L’exemple le plus emblématique reste le Nouvel An chinois, dont la date varie chaque année entre le 21 janvier et le 19 février. Elle dépend de la seconde nouvelle lune suivant le solstice d’hiver, lorsque le Soleil se trouve dans le signe du Verseau. Cette fête, vieille de plus de 4 000 ans, illustre une autre manière de penser le temps, profondément enracinée dans la tradition, mais distincte de la logique occidentale.
Cette diversité rappelle une évidence trop souvent oubliée : le calendrier est un outil de pouvoir, un marqueur culturel et identitaire, jamais neutre.
De Jules César à l’État français : la construction européenne du 1er janvier
En Europe, la célébration du Nouvel An est beaucoup plus récente qu’en Asie.

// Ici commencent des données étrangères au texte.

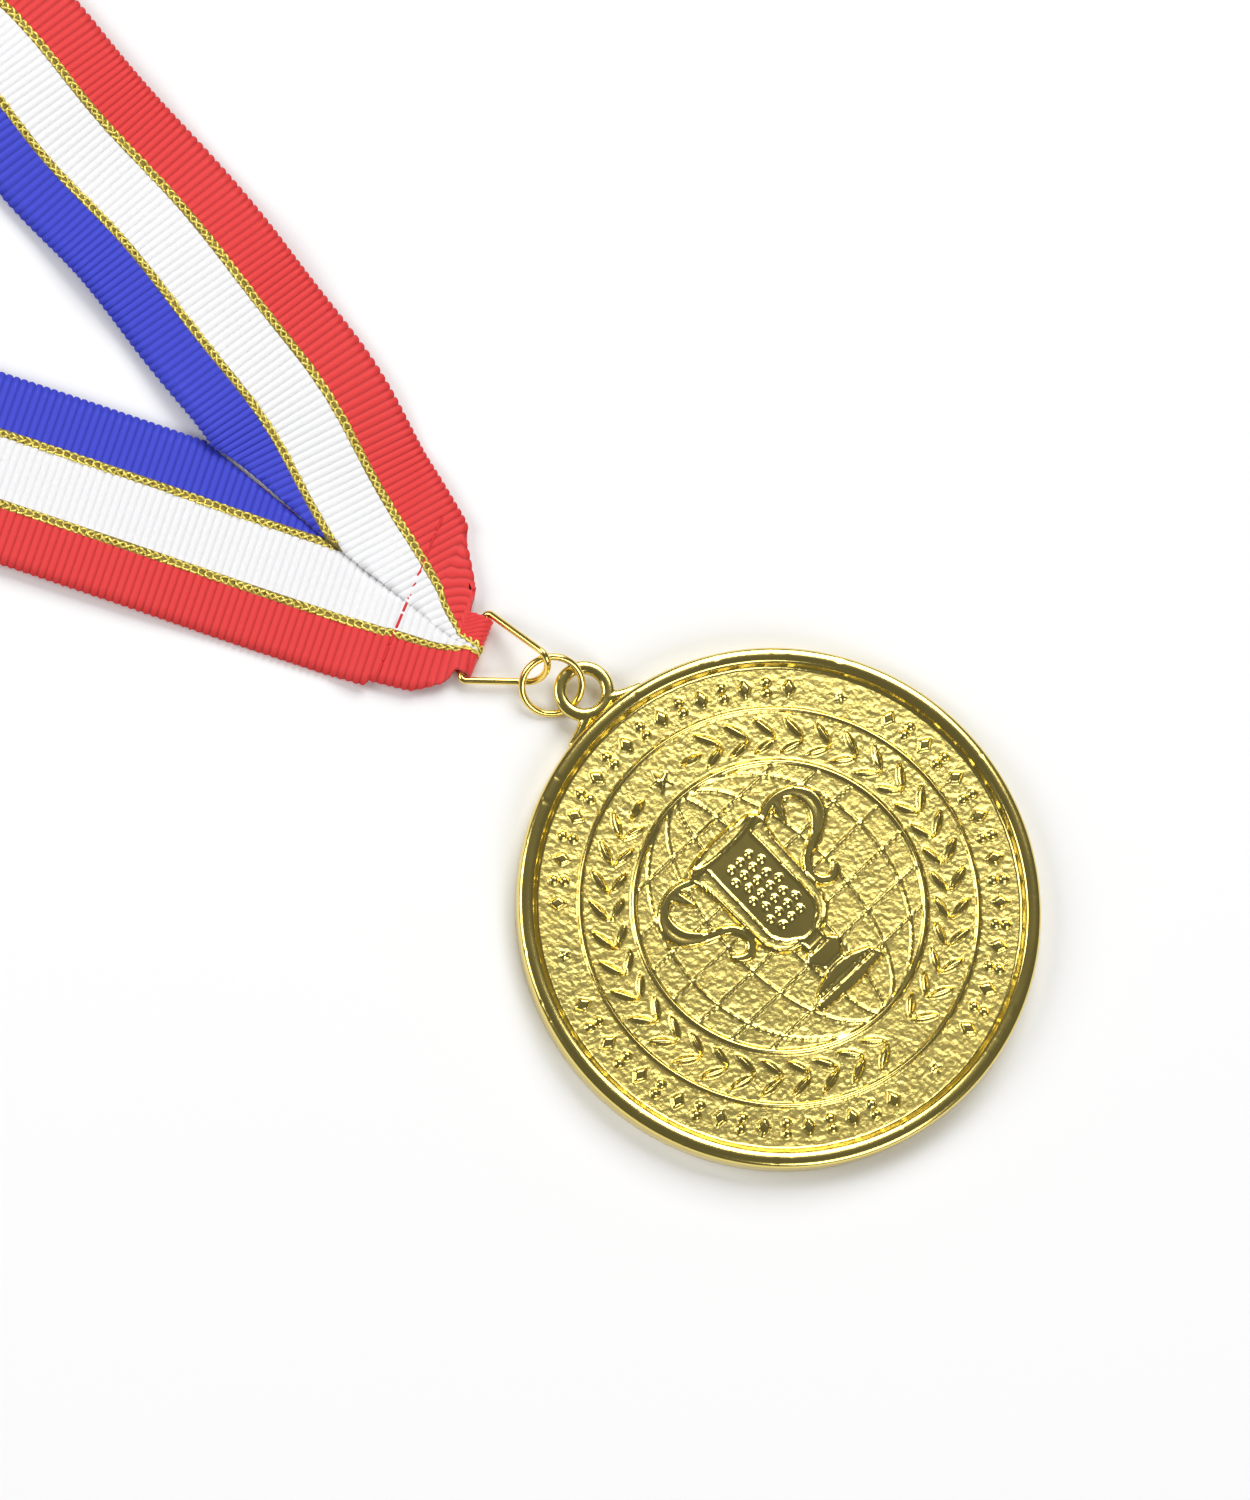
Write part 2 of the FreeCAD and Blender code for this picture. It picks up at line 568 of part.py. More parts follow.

C’est sous Jules César, au Ier siècle avant Jésus-Christ, que Rome impose un nouveau calendrier faisant débuter l’année le 1er janvier. Ce choix, loin d’être anodin, visait à rationaliser l’administration de l’Empire romain.

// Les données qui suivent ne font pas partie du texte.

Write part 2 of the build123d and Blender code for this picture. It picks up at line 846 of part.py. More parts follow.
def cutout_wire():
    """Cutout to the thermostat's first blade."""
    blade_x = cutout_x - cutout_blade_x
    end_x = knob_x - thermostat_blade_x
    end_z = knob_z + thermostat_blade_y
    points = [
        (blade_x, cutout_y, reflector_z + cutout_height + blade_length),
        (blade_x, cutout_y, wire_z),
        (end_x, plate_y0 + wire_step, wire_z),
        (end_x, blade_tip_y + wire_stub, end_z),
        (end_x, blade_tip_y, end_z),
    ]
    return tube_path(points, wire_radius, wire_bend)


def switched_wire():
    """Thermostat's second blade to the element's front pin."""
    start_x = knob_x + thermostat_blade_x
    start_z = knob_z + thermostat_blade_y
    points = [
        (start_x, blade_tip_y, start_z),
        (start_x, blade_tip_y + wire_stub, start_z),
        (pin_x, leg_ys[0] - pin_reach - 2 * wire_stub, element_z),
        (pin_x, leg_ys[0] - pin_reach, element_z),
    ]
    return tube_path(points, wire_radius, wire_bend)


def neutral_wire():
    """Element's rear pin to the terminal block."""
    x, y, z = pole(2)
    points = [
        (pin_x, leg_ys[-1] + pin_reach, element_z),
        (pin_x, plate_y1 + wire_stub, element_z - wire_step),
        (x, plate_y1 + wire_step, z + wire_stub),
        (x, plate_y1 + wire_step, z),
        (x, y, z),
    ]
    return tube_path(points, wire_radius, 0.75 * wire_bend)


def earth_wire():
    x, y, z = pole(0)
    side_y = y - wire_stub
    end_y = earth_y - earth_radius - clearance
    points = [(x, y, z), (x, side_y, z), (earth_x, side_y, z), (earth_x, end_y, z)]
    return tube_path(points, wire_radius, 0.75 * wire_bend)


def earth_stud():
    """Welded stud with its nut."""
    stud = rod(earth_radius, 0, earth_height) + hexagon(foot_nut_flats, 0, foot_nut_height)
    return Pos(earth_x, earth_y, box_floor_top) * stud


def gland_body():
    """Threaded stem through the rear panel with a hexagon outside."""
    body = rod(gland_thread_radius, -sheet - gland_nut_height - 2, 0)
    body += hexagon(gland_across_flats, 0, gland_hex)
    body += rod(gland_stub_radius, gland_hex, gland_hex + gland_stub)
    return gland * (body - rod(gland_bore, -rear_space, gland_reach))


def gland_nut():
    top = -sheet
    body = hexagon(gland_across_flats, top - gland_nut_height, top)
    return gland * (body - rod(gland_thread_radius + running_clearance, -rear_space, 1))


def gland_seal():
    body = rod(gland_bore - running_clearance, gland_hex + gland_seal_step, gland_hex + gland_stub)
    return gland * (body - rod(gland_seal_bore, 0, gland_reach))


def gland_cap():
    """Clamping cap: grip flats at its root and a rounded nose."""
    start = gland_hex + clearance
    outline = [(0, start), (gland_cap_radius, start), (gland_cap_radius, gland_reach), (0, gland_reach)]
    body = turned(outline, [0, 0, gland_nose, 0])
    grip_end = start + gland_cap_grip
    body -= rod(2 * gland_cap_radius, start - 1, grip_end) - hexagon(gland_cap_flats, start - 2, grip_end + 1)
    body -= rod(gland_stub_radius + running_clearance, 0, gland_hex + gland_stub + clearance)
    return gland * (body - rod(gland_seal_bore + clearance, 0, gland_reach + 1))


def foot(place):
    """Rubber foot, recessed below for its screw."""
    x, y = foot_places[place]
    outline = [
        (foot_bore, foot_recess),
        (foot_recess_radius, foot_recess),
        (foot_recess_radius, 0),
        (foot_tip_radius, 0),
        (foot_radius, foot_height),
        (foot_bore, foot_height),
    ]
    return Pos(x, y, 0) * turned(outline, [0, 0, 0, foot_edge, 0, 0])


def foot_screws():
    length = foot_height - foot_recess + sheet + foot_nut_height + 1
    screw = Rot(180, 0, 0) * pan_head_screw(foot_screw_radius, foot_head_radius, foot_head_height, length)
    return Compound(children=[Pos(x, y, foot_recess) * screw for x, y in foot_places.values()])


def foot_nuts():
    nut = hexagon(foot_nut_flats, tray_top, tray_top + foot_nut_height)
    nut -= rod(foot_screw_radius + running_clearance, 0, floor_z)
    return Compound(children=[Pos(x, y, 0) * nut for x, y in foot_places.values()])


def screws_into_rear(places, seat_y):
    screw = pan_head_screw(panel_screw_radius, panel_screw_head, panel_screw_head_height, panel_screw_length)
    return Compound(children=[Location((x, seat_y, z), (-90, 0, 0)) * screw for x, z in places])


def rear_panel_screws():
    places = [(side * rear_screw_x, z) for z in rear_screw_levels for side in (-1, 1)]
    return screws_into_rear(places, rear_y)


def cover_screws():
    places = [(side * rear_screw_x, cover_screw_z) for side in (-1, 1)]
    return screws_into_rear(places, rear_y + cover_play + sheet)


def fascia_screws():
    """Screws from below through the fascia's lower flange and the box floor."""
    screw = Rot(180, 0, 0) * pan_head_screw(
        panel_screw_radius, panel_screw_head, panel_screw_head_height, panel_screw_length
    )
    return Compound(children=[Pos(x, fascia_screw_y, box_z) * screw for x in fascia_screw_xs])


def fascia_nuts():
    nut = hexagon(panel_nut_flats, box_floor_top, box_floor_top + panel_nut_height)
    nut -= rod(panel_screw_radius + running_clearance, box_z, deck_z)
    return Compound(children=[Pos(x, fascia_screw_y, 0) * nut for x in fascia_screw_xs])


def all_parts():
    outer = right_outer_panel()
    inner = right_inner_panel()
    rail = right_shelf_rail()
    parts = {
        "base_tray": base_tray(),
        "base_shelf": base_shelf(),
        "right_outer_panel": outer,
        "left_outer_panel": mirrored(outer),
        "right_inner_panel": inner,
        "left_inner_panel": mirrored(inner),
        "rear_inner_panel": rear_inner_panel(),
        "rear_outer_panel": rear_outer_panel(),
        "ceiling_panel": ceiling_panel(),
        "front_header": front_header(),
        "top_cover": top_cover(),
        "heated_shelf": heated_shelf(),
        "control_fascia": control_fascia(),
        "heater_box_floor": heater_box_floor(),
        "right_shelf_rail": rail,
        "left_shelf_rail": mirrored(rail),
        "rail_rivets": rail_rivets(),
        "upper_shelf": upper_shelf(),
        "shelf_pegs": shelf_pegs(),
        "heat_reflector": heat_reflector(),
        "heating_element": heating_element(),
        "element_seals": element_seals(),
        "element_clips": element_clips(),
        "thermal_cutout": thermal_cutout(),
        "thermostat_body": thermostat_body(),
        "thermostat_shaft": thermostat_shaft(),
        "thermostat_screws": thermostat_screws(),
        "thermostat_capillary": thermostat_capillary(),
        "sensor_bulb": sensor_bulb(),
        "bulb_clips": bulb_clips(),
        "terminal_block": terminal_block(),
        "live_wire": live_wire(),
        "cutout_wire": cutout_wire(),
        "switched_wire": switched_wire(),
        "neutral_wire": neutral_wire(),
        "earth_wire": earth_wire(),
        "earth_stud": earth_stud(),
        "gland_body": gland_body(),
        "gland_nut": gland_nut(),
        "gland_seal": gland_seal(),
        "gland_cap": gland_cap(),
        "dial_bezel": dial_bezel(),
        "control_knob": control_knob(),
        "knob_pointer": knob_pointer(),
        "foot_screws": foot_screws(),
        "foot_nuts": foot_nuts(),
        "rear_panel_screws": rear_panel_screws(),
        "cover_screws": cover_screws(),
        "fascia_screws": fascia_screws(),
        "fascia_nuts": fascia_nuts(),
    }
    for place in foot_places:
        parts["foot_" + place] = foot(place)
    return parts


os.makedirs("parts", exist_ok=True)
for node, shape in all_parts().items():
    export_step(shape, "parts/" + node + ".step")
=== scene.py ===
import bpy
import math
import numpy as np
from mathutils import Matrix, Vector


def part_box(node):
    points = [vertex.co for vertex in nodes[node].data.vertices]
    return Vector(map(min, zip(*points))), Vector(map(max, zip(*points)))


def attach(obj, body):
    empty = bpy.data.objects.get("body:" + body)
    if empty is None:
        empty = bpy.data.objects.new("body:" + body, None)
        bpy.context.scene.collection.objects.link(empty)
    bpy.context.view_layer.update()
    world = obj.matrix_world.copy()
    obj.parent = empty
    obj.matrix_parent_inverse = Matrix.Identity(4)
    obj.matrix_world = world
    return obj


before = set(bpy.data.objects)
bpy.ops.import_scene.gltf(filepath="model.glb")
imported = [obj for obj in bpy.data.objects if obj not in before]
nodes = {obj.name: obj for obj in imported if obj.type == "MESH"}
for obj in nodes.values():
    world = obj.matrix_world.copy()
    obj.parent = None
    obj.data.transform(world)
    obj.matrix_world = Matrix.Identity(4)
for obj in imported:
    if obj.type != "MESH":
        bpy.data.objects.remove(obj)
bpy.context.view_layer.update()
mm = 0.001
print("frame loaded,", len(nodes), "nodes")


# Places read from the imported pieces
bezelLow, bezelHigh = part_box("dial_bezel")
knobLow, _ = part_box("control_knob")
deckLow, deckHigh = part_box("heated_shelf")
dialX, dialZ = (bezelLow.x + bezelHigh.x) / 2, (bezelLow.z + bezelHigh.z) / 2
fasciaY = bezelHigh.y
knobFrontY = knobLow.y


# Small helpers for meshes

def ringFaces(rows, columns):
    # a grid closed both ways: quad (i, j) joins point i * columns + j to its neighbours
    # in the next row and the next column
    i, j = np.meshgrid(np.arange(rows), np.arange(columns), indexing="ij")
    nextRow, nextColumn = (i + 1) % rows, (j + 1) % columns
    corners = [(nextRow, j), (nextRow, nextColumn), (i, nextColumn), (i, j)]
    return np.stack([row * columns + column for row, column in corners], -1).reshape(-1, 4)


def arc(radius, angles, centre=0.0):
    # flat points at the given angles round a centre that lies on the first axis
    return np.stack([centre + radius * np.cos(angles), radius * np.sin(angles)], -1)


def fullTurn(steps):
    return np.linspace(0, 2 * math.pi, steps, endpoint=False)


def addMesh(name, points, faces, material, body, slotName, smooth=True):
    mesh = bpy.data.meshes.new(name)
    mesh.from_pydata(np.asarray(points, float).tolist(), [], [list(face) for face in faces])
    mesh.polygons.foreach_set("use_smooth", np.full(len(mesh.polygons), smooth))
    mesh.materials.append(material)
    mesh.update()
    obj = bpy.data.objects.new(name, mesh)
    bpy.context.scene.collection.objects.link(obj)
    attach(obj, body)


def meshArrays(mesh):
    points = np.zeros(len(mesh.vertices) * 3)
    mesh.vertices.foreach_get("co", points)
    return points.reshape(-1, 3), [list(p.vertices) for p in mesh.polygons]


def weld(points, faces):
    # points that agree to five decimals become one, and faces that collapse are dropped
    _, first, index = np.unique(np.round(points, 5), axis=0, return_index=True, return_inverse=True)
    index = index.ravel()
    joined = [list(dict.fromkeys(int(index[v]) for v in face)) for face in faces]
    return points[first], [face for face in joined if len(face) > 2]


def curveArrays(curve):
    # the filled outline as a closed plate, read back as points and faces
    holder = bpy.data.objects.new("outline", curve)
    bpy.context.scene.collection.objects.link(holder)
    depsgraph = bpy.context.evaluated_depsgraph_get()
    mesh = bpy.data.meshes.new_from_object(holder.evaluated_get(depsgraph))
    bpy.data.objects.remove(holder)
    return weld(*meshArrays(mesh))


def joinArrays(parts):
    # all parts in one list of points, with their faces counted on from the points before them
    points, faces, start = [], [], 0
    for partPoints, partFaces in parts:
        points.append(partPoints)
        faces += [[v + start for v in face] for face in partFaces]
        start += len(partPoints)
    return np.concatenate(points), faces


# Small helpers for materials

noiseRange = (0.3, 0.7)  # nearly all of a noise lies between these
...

Au fil des siècles, l’Église chrétienne reprend cette organisation du temps, en faisant coïncider le début de l’année avec la fête de Sylvestre, pape romain mort le 31 décembre 335, après vingt-deux ans de pontificat. Une manière d’inscrire le calendrier civil dans un cadre symbolique chrétien, sans pour autant en modifier la nature profonde.
Jusqu’à la fin du Moyen Âge, cependant, l’unité n’existait pas. Selon les régions du royaume de France, l’année pouvait commencer à Noël, à Pâques, au 1er mars ou même à la date du samedi saint. Cette cacophonie calendaire compliquait l’administration, les contrats, la fiscalité et la vie économique.
C’est finalement l’intervention de l’État qui met fin à ce désordre. En 1564, le roi Charles IX impose officiellement le 1er janvier comme premier jour de l’année sur l’ensemble du royaume. Le calendrier grégorien, instauré en 1582, vient ensuite consolider définitivement ce choix. La France impose ainsi une norme temporelle nationale, pilier de sa construction étatique.
Saint Sylvestre : un pape discret devenu l’icône involontaire des fêtards
Mais qui était réellement saint Sylvestre, dont le nom reste attaché à la nuit la plus festive de l’année ? Le contraste est saisissant. Sylvestre Ier, 33e pape de l’Église catholique, fut avant tout un homme d’Église discret, évoluant à une époque charnière du christianisme.
Selon la tradition catholique, Sylvestre protège un chrétien nommé Timothée, mort martyr. Menacé par le préfet de Rome pour avoir caché son corps, il aurait prédit la mort imminente de son accusateur, frappé dans la nuit par un châtiment divin. Récits édifiants, typiques des traditions hagiographiques, qui illustrent la foi de l’époque sans relever de faits historiquement établis.
Ordonné prêtre sous le pape Marcellin, Sylvestre devient pape en 314, sous le règne de Constantin. C’est durant son pontificat que l’édit de Milan, promulgué en 313, autorise officiellement le christianisme dans l’Empire romain. En 325 se tient le concile de Nicée, convoqué par l’empereur, qui condamne l’arianisme et fixe des bases doctrinales majeures de la foi chrétienne.
Sylvestre, pontife effacé ou simplement prudent, laisse Constantin présider le concile à sa place. L’empereur s’impose alors comme le véritable architecte politique du christianisme impérial. Cette domination impériale explique sans doute pourquoi la figure de Sylvestre fut longtemps reléguée à l’arrière-plan.
Ironie de l’histoire : c’est la décision de l’État royal français, des siècles plus tard, qui fera de ce pape discret le symbole du réveillon, davantage associé aux soirées bien arrosées qu’aux débats théologiques du IVe siècle.
À travers le réveillon de la Saint-Sylvestre, c’est donc l’histoire longue de l’Europe, de Rome à la monarchie française, qui ressurgit chaque 31 décembre. Une fête populaire, universelle, mais profondément marquée par le choix politique, l’autorité de l’État et l’héritage civilisationnel occidental.
Derrière les cotillons et les embrassades, le Nouvel An rappelle une vérité simple : le temps se fête, mais il se gouverne aussi.